Black comedy differs from both blue comedy—which focuses more on crude topics such as nudity, sex, and body fluids—and from straightforward obscenity. Whereas the term black comedy is a relatively broad term covering humor relating to many serious subjects, gallows humor tends to be used more specifically in relation to death, or situations that are reminiscent of dying. Black humor can occasionally be related to the grotesque genre. Literary critics have associated black comedy and black humor with authors as early as the ancient Greeks with Aristophanes.

Etymology 
The term black humour (from the French humour noir) was coined by the Surrealist theorist André Breton in 1935 while interpreting the writings of Jonathan Swift. Breton's preference was to identify some of Swift's writings as a subgenre of comedy and satire in which laughter arises from cynicism and skepticism, often relying on topics such as death.

Breton coined the term for his 1940 book Anthology of Black Humor (Anthologie de l'humour noir), in which he credited Jonathan Swift as the originator of black humor and gallows humor (particularly in his pieces Directions to Servants (1731), A Modest Proposal (1729), Meditation Upon a Broomstick (1710), and in a few aphorisms).

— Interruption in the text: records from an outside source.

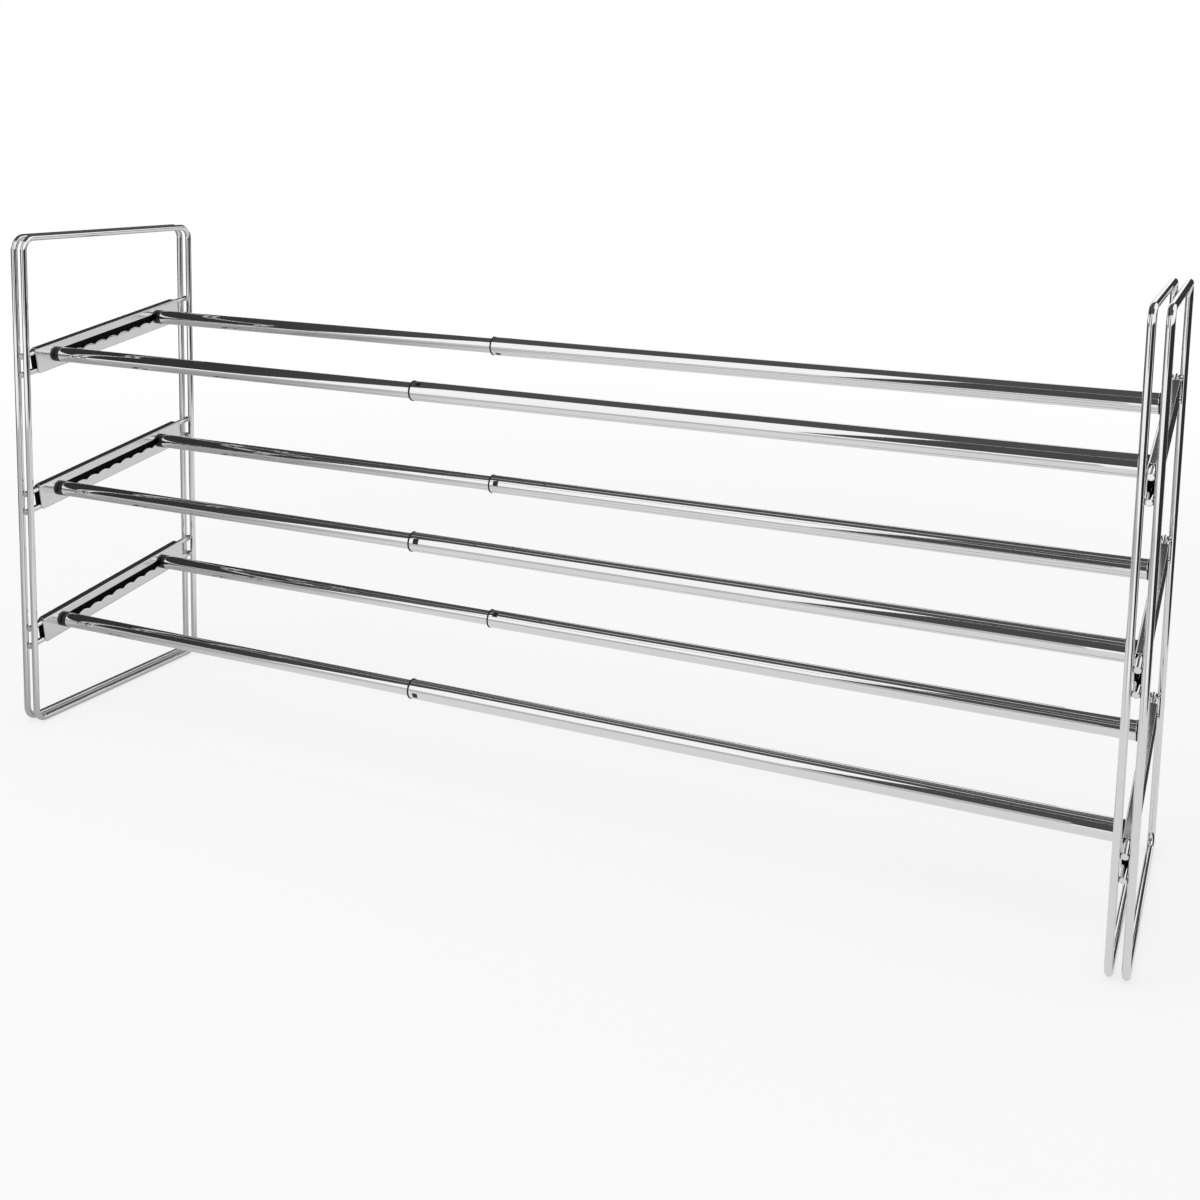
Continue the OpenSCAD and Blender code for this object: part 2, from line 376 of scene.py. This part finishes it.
def slot_edges(u):
    """Lower and upper edge of the scalloped slot at u. Below, humps of one radius stand a pitch
    apart, cut flat at the bottom of each notch; above, the edge is straight. The radius is
    (half the pitch squared + rise squared) / (2 rise). The ends are round."""
    half_pitch = NOTCH_PITCH / 2
    hump_r = (half_pitch ** 2 + HUMP_RISE ** 2) / (2 * HUMP_RISE)
    hop_r = hump_r + NECK_D / 2 + REST_GAP
    hump_v = -RAIL_DROP - math.sqrt(hop_r ** 2 - half_pitch ** 2)
    top = hump_v + hop_r + NECK_D / 2 + PASS_GAP
    low = hump_v + hump_r - HUMP_RISE + NOTCH_FLAT
    off_hump = np.mod(u + NOTCH_COUNT / 2 * NOTCH_PITCH + half_pitch, NOTCH_PITCH) - half_pitch
    humps = hump_v + np.sqrt(hump_r ** 2 - off_hump ** 2)
    past = np.clip(np.abs(u) - (SLOT_HALF - SLOT_CORNER_R), 0, SLOT_CORNER_R)
    drop = SLOT_CORNER_R - np.sqrt(SLOT_CORNER_R ** 2 - past ** 2)
    bottom = low + drop
    return np.maximum(bottom, np.where(np.abs(u) < SLOT_HALF, humps, bottom)), top - drop


def bracket_skin(tier):
    """The outer skin of a bracket as a folded blank, in strips: a flange, a bend and half the web
    on each side of the slot, and the web beyond the slot's ends. On a flange x falls away from the
    web, on a bend (x, v) follows a quarter circle, and on the web v runs from the border to the
    slot. Near the ends, u is drawn in to the round corners of the blank."""
    bend_r = SHEET_BEND_R + SHEET_T
    half_u, half_v = BRACKET_L / 2, BRACKET_H / 2
    web_v, corner_v = half_v - bend_r, half_v - WEB_CORNER_R
    drawn_u, round_u = half_u - BLANK_END, SLOT_HALF - SLOT_CORNER_R

    # Places along u: over the notches, round the slot's ends, and on to the ends of the blank
    notches = np.linspace(-round_u, round_u, NOTCH_COUNT * NOTCH_STEPS + 1)[1:-1]
    slot_end = SLOT_HALF - SLOT_CORNER_R * (1 - np.sin(np.linspace(0, np.pi / 2, 8)))
    beyond = np.concatenate([np.linspace(SLOT_HALF, drawn_u, 5)[1:],
                             np.linspace(drawn_u, half_u, 6)[1:]])
    u = np.concatenate([-beyond[::-1], -slot_end[::-1], notches, slot_end, beyond])
    low, top = slot_edges(u)

    def reach(v):
        """Half the length of the blank at height v: a quarter circle takes off each corner."""
        over = np.clip(np.abs(v) - corner_v, 0, WEB_CORNER_R)
        return half_u - WEB_CORNER_R + np.sqrt(WEB_CORNER_R ** 2 - over ** 2)

    def strip(x, v):
        """One strip of the blank, with u drawn in at the ends."""
        x, v, flat = np.broadcast_arrays(x, v, u)
        end = np.clip(np.abs(flat) - drawn_u, 0, None) / BLANK_END
        drawn = np.sign(flat) * (np.minimum(np.abs(flat), drawn_u) + end * (reach(v) - drawn_u))
        return open_skin(on_slope(x, drawn, v, tier))

    bend = np.linspace(0, np.pi / 2, 7)[:, None]
    bend_x, bend_v = WEB_IN_X + bend_r * (1 - np.cos(bend)), web_v + bend_r * np.sin(bend)
    flange_x = WEB_IN_X + np.array([bend_r, bend_r + FLANGE_LINE, FLANGE_W / 2,
                                    FLANGE_W - FLANGE_LINE, FLANGE_W])[:, None]
    border = np.linspace(web_v, corner_v, 4)[:, None]
    share = np.linspace(0, 1, 5)[:, None]
    strips = []
    for way, edge in ((-1.0, low), (1.0, top)):
        to_slot = way * corner_v * (1 - share) + edge * share
        strips.append(strip(WEB_IN_X, np.concatenate([way * border + 0 * u, to_slot[1:]])))
        strips.append(strip(bend_x, way * bend_v))
        strips.append(strip(flange_x, way * half_v))
    for end in (-u > SLOT_HALF - MERGE_GAP, u > SLOT_HALF - MERGE_GAP):
        strips.append(open_skin(on_slope(WEB_IN_X, u[end], np.array([low[end], top[end]]), tier)))
    return joined(*strips)


def cover_strip(tier):
    """The strip that closes a bracket's open side: its outline, a rectangle with round corners, is
    carried through its thickness and drawn in along a quarter circle at both faces."""
    half_u, half_v = BRACKET_L / 2, SEAT_V
    turn = np.linspace(0, np.pi / 2, 5)
    rise = COVER_EDGE_R * (1 - np.sin(turn))
    draw = COVER_EDGE_R * (1 - np.cos(turn))
    depth = np.concatenate([COVER_T - rise[::-1], rise])
    inset = np.concatenate([draw[::-1], draw])
    outline = round_box(half_u, half_v, WEB_CORNER_R, steps=8)
    out = out_of_box(outline, half_u, half_v, WEB_CORNER_R)
    u, v = (outline[None] - out[None] * inset[:, None, None]).transpose(2, 0, 1)
    return capped_sweep(on_slope((COVER_X + depth)[:, None], u, v, tier))


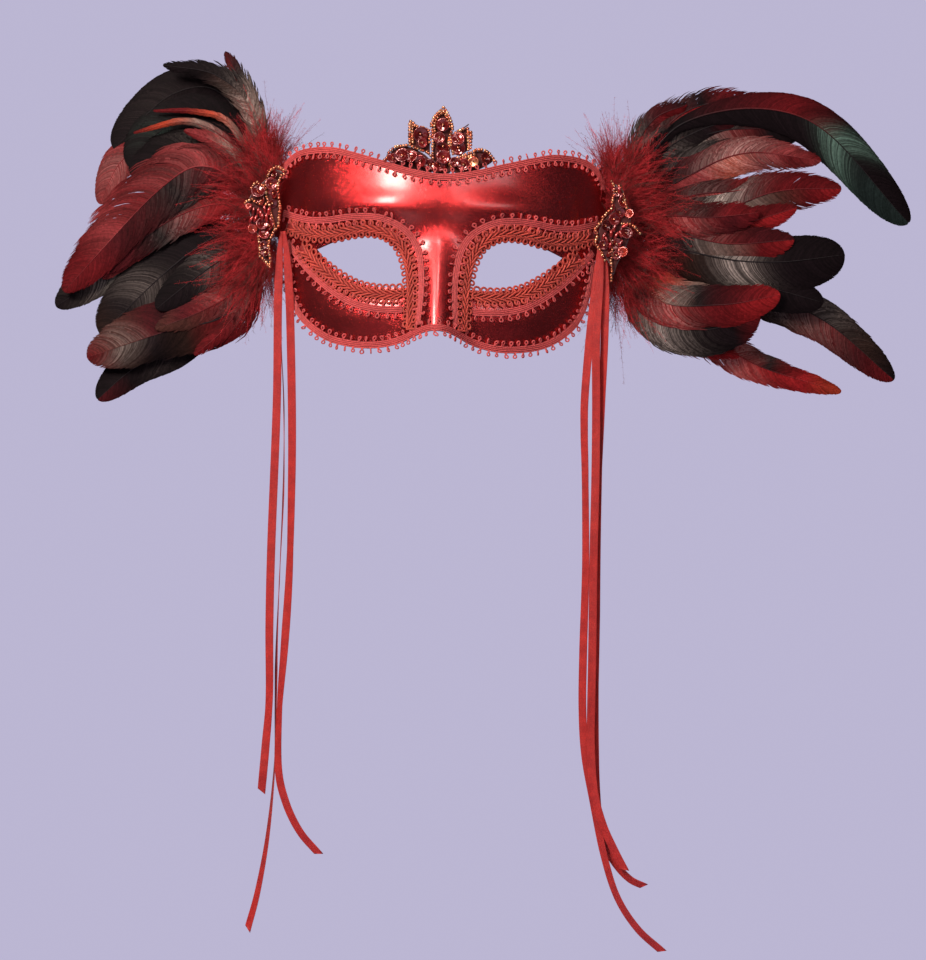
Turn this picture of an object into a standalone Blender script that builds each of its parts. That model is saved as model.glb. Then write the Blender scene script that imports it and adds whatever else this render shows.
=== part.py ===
"""Half-face masquerade mask with braid trim, beaded appliques, feather wings and ribbon ties.

Frame: X to the viewer's right, +Y towards the wearer, +Z up. The origin is on the bridge of the
wearer's nose. Sizes below are millimetres; MM turns them into metres.
"""
import math

import bmesh
import bpy
from mathutils import Matrix, Vector

MM = 0.001

# Face surface: a curved wrap with nose, eye sockets, brow ridge and cheeks.
WRAP_RADIUS = 125.0
WRAP_DEPTH = 145.0
NOSE_RISE = 16.0
NOSE_HALF_WIDTH = 11.0
BRIDGE_DIP = 2.5
SOCKET_DEPTH = 5.0
BROW_RISE = 2.5
CHEEK_RISE = 3.0
FOREHEAD_LEAN = 0.0022

SHELL_THICKNESS = 1.6
LINING_DEPTH = 2.0
LINING_THICKNESS = 0.6
BRAID_WIDTH = 3.8
BRAID_THICKNESS = 1.1
GIMP_WIDTH = 4.6
TRIM_GAP = 0.5
TRIM_SPACING = 4.6
OUTLINE_SPACING = 4.5
SHEET_HALF_WIDTH = 100.0
SHEET_HALF_HEIGHT = 58.0
EDGE_CROWDING = 0.45
CUTTER_FRONT = -40.0
CUTTER_LENGTH = 130.0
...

In his book, Breton also included excerpts from 45 other writers, including both examples in which the wit arises from a victim with which the audience empathizes, as is more typical in the tradition of gallows humor, and examples in which the comedy is used to mock the victim. In the last cases, the victim's suffering is trivialized, which leads to sympathizing with the victimizer, as analogously found in the social commentary and social criticism of the writings of (for instance) Sade.

History 

Among the first American writers who employed black comedy in their works were Nathanael West  and Vladimir Nabokov, although at the time the genre was not widely known in the US. The concept of black humor first came to nationwide attention after the publication of a 1965 mass-market paperback titled Black Humor, edited by Bruce Jay Friedman. The paperback was one of the first American anthologies devoted to the concept of black humor as a literary genre. With the paperback, Friedman labeled as "black humorists" a variety of authors, such as J. P. Donleavy, Edward Albee, Joseph Heller, Thomas Pynchon, John Barth, Vladimir Nabokov, Bruce Jay Friedman himself, and Louis-Ferdinand Céline. Among the recent writers suggested as black humorists by journalists and literary critics are Roald Dahl, Kurt Vonnegut, Warren Zevon, Christopher Durang, Philip Roth, and Veikko Huovinen. The motive for applying the label black humorist to the writers cited above is that they have written novels, poems, stories, plays, and songs in which profound or horrific events were portrayed in a comic manner. Comedians like Lenny Bruce, who since the late 1950s have been labeled for using "sick comedy" by mainstream journalists, have also been labeled with "black comedy".

Nature and functions 
Sigmund Freud, in his 1927 essay Humour (Der Humor), puts forth the following theory of black comedy: "The ego refuses to be distressed by the provocations of reality, to let itself be compelled to suffer. It insists that it cannot be affected by the traumas of the external world; it shows, in fact, that such traumas are no more than occasions for it to gain pleasure." Some other sociologists elaborated this concept further. At the same time, Paul Lewis warns that this "relieving" aspect of gallows jokes depends on the context of the joke: whether the joke is being told by the threatened person themselves or by someone else.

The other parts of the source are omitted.